• _Task statement_
Only the lines from the one containing "outer_tube();" through the one containing "obj.matrix_parent_inverse = Matrix.Identity(4)" are to be copied, exactly and with both ends kept.

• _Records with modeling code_
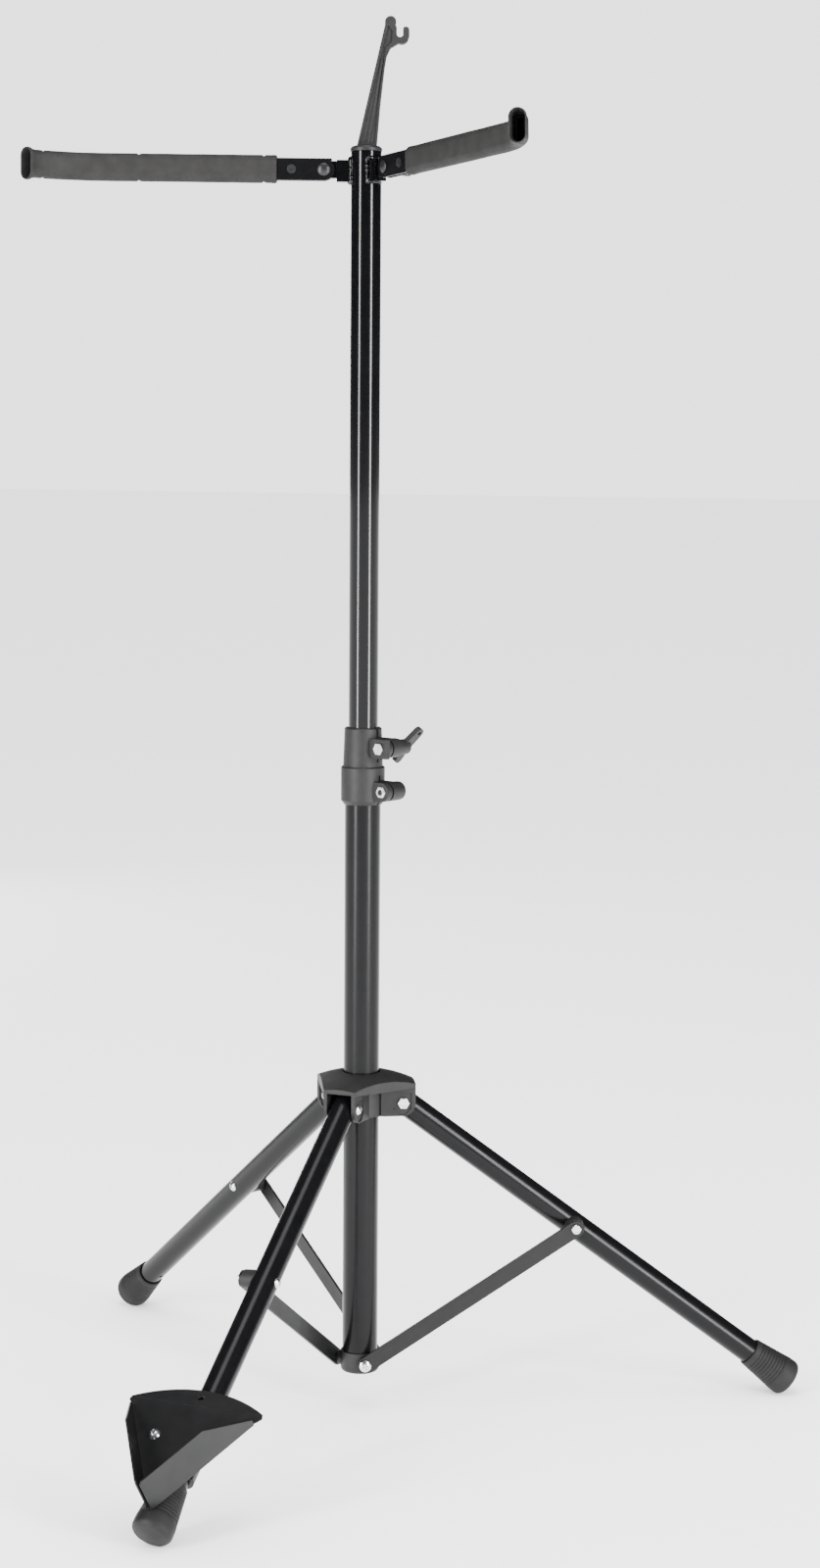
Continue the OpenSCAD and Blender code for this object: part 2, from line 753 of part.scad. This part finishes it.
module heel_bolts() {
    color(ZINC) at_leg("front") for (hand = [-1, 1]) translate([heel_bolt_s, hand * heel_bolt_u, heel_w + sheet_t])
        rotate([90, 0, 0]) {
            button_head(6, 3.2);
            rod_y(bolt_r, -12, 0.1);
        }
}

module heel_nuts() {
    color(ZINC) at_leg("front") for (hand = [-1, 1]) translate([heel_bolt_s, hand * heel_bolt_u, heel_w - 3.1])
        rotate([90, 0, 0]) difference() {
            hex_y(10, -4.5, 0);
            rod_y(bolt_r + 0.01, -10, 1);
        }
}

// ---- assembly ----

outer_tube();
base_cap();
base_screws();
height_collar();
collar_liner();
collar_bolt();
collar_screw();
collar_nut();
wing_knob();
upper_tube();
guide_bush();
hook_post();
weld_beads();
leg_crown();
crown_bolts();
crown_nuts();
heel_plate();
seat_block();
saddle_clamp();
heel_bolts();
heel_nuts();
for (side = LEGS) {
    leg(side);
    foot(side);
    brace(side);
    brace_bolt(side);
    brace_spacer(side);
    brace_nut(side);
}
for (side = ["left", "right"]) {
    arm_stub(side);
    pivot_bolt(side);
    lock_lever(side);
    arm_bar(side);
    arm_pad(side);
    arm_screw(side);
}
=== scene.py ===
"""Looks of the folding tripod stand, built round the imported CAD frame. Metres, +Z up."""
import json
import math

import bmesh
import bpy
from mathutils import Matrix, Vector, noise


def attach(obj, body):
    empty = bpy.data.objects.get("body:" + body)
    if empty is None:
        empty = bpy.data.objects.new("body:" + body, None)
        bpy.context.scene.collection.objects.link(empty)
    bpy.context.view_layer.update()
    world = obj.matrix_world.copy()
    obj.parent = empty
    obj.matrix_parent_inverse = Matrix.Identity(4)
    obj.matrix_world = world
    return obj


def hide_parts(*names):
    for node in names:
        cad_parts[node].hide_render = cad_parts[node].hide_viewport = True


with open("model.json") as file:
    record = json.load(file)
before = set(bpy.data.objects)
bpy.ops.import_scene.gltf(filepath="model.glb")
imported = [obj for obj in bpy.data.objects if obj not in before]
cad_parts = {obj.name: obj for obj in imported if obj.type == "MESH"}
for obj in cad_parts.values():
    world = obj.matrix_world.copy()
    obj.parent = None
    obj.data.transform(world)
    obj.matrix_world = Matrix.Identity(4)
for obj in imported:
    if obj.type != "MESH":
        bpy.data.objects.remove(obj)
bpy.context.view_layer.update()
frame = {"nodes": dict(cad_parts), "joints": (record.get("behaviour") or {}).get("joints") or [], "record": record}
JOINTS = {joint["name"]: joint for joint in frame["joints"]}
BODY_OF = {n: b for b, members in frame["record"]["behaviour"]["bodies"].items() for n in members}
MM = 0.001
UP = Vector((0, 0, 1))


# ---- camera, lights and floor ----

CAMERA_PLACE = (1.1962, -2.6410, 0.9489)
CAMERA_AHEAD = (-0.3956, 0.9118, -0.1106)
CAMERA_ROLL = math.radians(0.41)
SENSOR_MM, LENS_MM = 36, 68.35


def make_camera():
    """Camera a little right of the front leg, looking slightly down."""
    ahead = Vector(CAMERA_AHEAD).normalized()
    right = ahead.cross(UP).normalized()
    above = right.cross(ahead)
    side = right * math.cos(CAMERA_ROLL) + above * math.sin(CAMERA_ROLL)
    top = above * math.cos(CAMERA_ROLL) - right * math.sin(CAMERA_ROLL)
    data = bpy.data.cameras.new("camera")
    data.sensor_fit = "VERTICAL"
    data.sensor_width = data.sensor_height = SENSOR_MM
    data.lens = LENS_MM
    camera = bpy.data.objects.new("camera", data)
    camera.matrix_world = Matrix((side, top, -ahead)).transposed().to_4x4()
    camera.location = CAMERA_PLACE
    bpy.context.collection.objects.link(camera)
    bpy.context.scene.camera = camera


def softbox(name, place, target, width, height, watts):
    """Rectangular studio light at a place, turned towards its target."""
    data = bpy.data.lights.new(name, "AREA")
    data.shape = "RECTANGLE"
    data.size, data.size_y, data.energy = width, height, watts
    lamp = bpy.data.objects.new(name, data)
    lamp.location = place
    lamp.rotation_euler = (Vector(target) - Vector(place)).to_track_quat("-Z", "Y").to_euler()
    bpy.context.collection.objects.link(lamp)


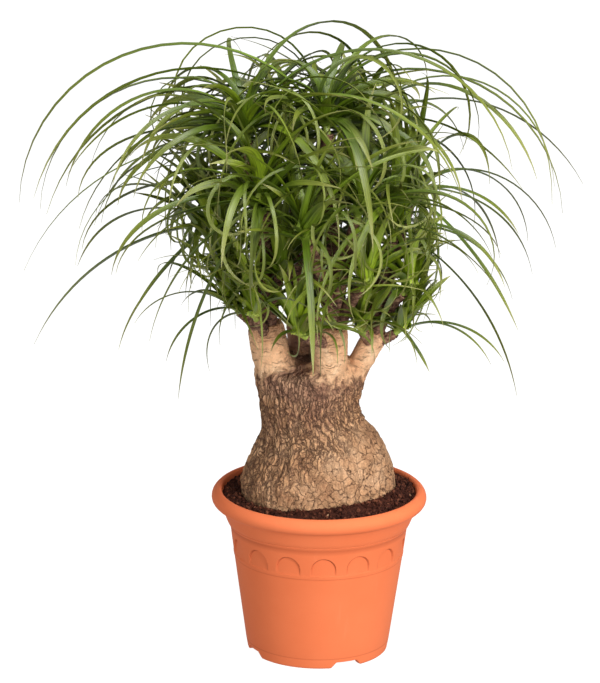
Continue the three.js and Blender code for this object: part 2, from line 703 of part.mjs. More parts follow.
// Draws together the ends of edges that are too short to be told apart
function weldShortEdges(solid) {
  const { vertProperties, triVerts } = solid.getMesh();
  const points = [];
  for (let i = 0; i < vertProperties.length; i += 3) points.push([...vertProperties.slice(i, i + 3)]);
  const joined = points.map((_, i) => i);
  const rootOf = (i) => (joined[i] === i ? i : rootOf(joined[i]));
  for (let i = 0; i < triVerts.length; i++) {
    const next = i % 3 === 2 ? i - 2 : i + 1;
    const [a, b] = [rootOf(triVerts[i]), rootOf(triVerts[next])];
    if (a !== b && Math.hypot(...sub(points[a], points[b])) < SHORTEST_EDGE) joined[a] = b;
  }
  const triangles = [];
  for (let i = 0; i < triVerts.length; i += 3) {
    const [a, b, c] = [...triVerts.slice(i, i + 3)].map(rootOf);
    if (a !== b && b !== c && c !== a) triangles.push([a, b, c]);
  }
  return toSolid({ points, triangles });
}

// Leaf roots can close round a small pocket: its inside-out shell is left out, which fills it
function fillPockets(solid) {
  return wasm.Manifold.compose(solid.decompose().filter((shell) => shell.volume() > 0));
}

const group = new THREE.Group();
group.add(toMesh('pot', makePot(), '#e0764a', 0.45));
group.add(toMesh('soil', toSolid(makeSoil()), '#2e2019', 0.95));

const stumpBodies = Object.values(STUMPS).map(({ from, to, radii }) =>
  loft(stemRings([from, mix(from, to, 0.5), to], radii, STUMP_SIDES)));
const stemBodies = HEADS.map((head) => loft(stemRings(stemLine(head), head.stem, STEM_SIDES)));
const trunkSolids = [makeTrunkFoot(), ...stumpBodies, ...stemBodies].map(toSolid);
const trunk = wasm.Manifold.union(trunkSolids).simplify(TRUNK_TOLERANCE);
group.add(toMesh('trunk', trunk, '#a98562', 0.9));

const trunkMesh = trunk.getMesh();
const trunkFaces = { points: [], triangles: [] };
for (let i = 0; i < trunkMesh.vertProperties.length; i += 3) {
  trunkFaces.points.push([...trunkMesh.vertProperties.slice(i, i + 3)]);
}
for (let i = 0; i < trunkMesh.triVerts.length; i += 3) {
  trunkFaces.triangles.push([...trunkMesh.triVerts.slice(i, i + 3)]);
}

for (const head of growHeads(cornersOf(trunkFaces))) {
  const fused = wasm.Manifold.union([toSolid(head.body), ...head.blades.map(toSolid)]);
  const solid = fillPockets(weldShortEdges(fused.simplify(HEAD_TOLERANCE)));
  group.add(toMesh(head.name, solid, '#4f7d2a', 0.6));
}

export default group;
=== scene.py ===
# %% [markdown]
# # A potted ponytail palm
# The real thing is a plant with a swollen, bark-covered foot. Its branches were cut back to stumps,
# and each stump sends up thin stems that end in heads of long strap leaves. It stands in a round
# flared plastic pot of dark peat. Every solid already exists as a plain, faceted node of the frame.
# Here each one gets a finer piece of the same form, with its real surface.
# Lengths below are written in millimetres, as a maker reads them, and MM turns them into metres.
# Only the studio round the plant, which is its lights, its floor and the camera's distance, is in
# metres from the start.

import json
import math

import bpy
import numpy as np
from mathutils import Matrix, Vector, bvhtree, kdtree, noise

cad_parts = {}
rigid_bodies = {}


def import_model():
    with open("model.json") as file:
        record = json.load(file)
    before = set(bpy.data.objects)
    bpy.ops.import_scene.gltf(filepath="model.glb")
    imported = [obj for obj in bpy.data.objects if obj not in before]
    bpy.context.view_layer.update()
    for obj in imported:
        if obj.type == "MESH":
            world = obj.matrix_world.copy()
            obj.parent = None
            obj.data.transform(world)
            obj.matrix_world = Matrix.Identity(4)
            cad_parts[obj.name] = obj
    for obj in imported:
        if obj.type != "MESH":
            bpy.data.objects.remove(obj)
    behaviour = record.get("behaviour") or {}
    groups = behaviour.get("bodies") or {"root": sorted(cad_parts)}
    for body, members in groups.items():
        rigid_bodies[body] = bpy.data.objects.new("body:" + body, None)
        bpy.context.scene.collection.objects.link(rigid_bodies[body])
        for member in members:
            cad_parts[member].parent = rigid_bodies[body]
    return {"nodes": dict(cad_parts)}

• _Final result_
outer_tube();
base_cap();
base_screws();
height_collar();
collar_liner();
collar_bolt();
collar_screw();
collar_nut();
wing_knob();
upper_tube();
guide_bush();
hook_post();
weld_beads();
leg_crown();
crown_bolts();
crown_nuts();
heel_plate();
seat_block();
saddle_clamp();
heel_bolts();
heel_nuts();
for (side = LEGS) {
    leg(side);
    foot(side);
    brace(side);
    brace_bolt(side);
    brace_spacer(side);
    brace_nut(side);
}
for (side = ["left", "right"]) {
    arm_stub(side);
    pivot_bolt(side);
    lock_lever(side);
    arm_bar(side);
    arm_pad(side);
    arm_screw(side);
}
=== scene.py ===
"""Looks of the folding tripod stand, built round the imported CAD frame. Metres, +Z up."""
import json
import math

import bmesh
import bpy
from mathutils import Matrix, Vector, noise


def attach(obj, body):
    empty = bpy.data.objects.get("body:" + body)
    if empty is None:
        empty = bpy.data.objects.new("body:" + body, None)
        bpy.context.scene.collection.objects.link(empty)
    bpy.context.view_layer.update()
    world = obj.matrix_world.copy()
    obj.parent = empty
    obj.matrix_parent_inverse = Matrix.Identity(4)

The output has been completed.